The indigenous Mexican silver industry was highlighted in the Art Deco period by the talents of an American architect designer teacher, William Spratling, who settled in Taxco in 1929. He opened a shop dealing in traditional crafts and also started a school where he trained natives to work with silver and other substances. A whole community sprang up in Taxco around Spratling and his wife.

Several significant jewellery manufacturers like New York’s Oscar Heyman & Brothers, the Bonner Manufacturing Company and Walter P. McTeigue, Inc, provided Saks Fifth Avenue and other exclusive department stores with their creations. Even the mail order Sears, Roebuck catalogue featured moderne jewellery.

The motifs of Art Deco jewellery range from the sublime to the ridiculous: from stunning geometric configurations of paste to silly cherries dangling from a wooden bar. The former has borrowed its subject from deluxe jewellery of the time, but the latter, a joke, has come about more or less on its own. Animals and people inhabit the world of 1920s and 30s costume jewellery, from gentle playful fawns and playful plastic Scotty dogs to paste, turquoise and Marchasite Chinamen and elegant, gilt metal cloche hatted vamps. Flowers in every possible colour, combinations and variety sprouted on gilt metal or silver brooches and pendants, their paste petals glittering shamelessly.

The Twenties and Thirties 1919 – 1930
The end of the First World War marked the start of the popularity of costume jewellery. Fine jewellery at the time had unpleasant associations with being frivolous and unpatriotic. The new fashion for women was casual as well as sporty, and was not very well suited to the formality of precious gemstones. The Art Nouveau movement had already prompted a change in perception towards jewellery, focusing attention on aesthetic rather than monetary value. In the postwar period, the major couturiers took this one stage further by initiating the trend for entirely non-precious jewellery.

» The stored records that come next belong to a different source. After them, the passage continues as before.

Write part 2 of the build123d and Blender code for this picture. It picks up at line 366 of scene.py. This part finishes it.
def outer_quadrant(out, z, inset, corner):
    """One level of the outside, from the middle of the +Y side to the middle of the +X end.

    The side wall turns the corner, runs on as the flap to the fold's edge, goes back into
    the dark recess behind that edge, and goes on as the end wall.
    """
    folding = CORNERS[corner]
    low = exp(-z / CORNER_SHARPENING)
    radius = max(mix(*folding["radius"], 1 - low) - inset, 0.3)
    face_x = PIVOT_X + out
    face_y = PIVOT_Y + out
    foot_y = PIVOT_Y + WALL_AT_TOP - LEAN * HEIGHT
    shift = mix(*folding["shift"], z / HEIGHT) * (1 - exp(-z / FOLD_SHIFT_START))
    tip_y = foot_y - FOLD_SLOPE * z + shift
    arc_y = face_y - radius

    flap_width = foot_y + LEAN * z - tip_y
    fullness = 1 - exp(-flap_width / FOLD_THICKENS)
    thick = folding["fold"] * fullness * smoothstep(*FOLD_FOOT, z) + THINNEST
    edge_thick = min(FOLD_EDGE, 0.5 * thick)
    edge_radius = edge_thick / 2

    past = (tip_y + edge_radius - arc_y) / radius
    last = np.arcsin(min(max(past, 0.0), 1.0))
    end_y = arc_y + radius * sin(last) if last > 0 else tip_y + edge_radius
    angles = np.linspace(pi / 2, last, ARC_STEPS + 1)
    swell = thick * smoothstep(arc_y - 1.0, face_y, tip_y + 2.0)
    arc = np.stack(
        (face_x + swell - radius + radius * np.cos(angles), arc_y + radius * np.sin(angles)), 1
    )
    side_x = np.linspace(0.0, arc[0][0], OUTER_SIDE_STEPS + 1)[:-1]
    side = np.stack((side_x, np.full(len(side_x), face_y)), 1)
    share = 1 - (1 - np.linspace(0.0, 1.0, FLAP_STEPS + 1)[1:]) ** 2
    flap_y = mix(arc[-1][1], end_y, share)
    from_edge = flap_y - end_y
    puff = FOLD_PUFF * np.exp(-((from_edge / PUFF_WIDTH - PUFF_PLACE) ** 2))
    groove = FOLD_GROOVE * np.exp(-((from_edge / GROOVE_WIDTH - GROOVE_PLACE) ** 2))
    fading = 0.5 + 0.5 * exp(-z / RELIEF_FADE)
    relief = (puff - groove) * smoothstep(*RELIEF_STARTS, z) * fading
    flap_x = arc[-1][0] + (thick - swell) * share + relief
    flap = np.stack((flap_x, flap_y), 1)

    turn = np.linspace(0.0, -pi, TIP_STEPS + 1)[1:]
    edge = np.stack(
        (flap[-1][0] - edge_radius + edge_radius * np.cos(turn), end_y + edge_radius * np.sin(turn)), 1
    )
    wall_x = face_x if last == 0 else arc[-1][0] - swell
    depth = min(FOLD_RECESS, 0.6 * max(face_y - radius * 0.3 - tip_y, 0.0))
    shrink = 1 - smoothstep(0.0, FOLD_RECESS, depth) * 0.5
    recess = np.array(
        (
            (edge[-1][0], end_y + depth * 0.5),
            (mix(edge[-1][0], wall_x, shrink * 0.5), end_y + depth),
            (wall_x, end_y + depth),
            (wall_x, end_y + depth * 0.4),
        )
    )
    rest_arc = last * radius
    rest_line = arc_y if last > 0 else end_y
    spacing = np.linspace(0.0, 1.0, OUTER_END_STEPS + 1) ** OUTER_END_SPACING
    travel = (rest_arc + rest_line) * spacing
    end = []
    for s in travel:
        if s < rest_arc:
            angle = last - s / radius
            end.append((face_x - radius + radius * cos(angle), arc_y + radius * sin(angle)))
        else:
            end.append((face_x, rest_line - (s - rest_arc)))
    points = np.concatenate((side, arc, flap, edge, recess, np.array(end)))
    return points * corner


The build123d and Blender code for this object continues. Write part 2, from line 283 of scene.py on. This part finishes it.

Popirot, Chanel and the fashion accessory
Paul Poiret had initiated the interest of the couturiers in costume jewellery before the war, when he produced theatrical jewellery for Diaghilev’s Ballet Russe in 1910. The bold, vivid Eastern silhouettes associated with this influential ballet were in stark contrast to the Art Nouveau styles of the time. Poiret later developed his range of costume jewellery further. He commissioned the fine jeweller Rene Boivin, Gripoix, the artist Paul Iribe to accesorise his collections for the European department stores as early as 1913. They produced the silk tassle jewellery studded with semi precious that typifies Poiret’s style. Other couturiers such as Chanel, Shiaparelli, Premet and Drescoll followed Poiret’s lead.

Fashion magazines such as Harper’s Bazaar and Vogue were at first cautious about the idea, as they relied heavily on advertising revenue from the fine jewellery houses such as Cartier. However, they overcame their trepidation and began to feature the new costume jewellery in the mid 1920’s. Other magazines throughout Europe and particularly America took up the theme and costume spread rapidly internationally.

The couturiers revelled in intricate detail and elaboration, particularly embroidered beadwork and garnitures, which reflected current fashions and the use of sequins that adorned eveningwear. One of the most flamboyant and innovative of fashion designers was Coco Chanel who coined the term ‘junk’ jewellery

Twenties fashion dictated a new range of ornaments. As well as the3 bob haircut, there were the dropped waistlines, rising and falling hemlines, and décolleté necklines and backless dresses, requiring a new range of jewellery styles. Costume jewellery expanded accordingly to include clips, liberty pins (to hold up corsetless lingerie), and free flowing sautoirs associated with the dropped waistline.

American and mass-produced jewellery
America was well placed to apply the new manufacturing techniques to the jewellery field, and where Paris led the trend for costume jewellery, it was America that chiefly propagated it. Less hide bound by craft traditions than the European countries, and less inhibited by old bureaucracies and stylistic inertia, America was undergoing full-scale industrialisation. In the jewellery field America simply ceased to import or copy European role models and began to experiment with new technologies and materials of its own, to the extent that jewellery manufacture rapidly became a major industry. Companies along the length of the East Coast, from New York City to Providence, Rhode Island such as Napier and Co., were involved in jewellery production. Lightness and simplicity were the qualities aspired to. New materials came into their own, particularly plastics.

Plastic jewellery
The widespread introduction of synthetic plastics during the 1920s marked the beginning of jewellery that was affordable to the masses. Plastic was not particularly cheap and did not have couturier name attached to enhance its price. Plastic was ideally suited to machine production and to the new clean cut geometric Art Deco styles. Plastic could be easily moulded into sharply defined shapes and it offered the possibility of ‘Mathematical precision and purity of finish’. As soon as plastics became available manufacturers started to produce large quantities of beads, bangle bracelets, and moulded pins with a variety of different finishes from mottled to pearlised effects.
Bakelite was light, warm, and virtually indestructible and extremely wells suited to the imitation of a number of different substances. From the 1920s onwards it could be produced in more sophisticated colours. It was not just an inferior imitation of natural materials, but had many unique qualities.